Porcine reproductive and respiratory syndrome virus (PRRSv) causes substantial economic impact due to significant losses in productivity. Thus, measuring changes in farm productivity before and after PRRS infection enables quantifying the production and economic impact of outbreaks. This study assessed the application of exponentially weighted moving average (EWMA), a statistical process control method, on selected production data (number of abortions, pre-weaning mortality rate and prenatal losses) to supplement PRRS surveillance programs by detecting significant deviations on productivity in a production system with 55,000 sows in 14 breed-to-wean herds in Minnesota, U.S.A. Weekly data from diagnostic monitoring program (available through the Morrison's Swine Health Monitoring Project) implemented on the same herds was used as reference for PRRS status.
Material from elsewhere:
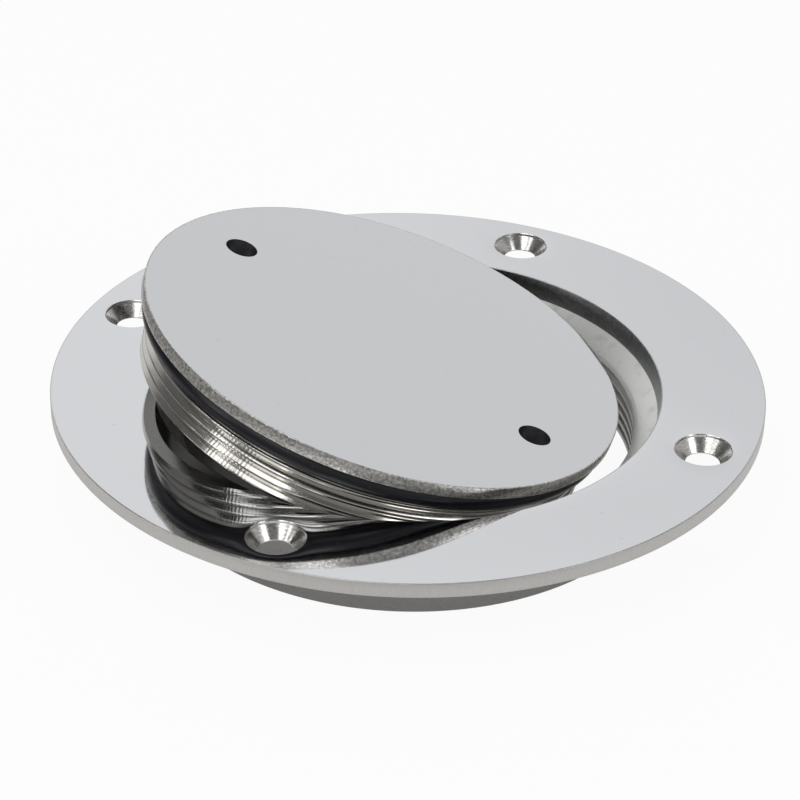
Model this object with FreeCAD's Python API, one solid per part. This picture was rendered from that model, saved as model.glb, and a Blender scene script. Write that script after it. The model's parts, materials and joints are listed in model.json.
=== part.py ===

The time-to-detect, percentage of early detection of PRRSv-associated productivity deviations, and relative sensitivity and specificity of the production data monitoring system were determined relative to the MSHMP. The time-to-detect deviations on productivity associated with PRRS outbreaks using the EWMA method was −4 to −1 weeks (interquartile range) for the number of abortions, 0–0 for preweaning mortality and −1 to 3 weeks for prenatal losses compared to the date it was reported in the MSHMP database. Overall, the models had high relative sensitivity (range 85.7–100%) and specificity (range 98.5%–99.6%) when comparing to the changes in PRRS status reported in the MSHMP database. In summary, the use of systematic data monitoring showed a high concordance compared to the MSHMP-reported outbreaks indicating that on-farm staff and veterinary oversight were efficient to detect PRRSv, but can be more efficient if they were monitoring closely the frequency of abortions. The systematic monitoring of production indicators using EWMA offers opportunity to standardize and semi-automate the detection of deviations on productivity associated with PRRS infection, offering opportunity to early detect outbreaks and/or to quantify the production losses attributed to PRRS infection.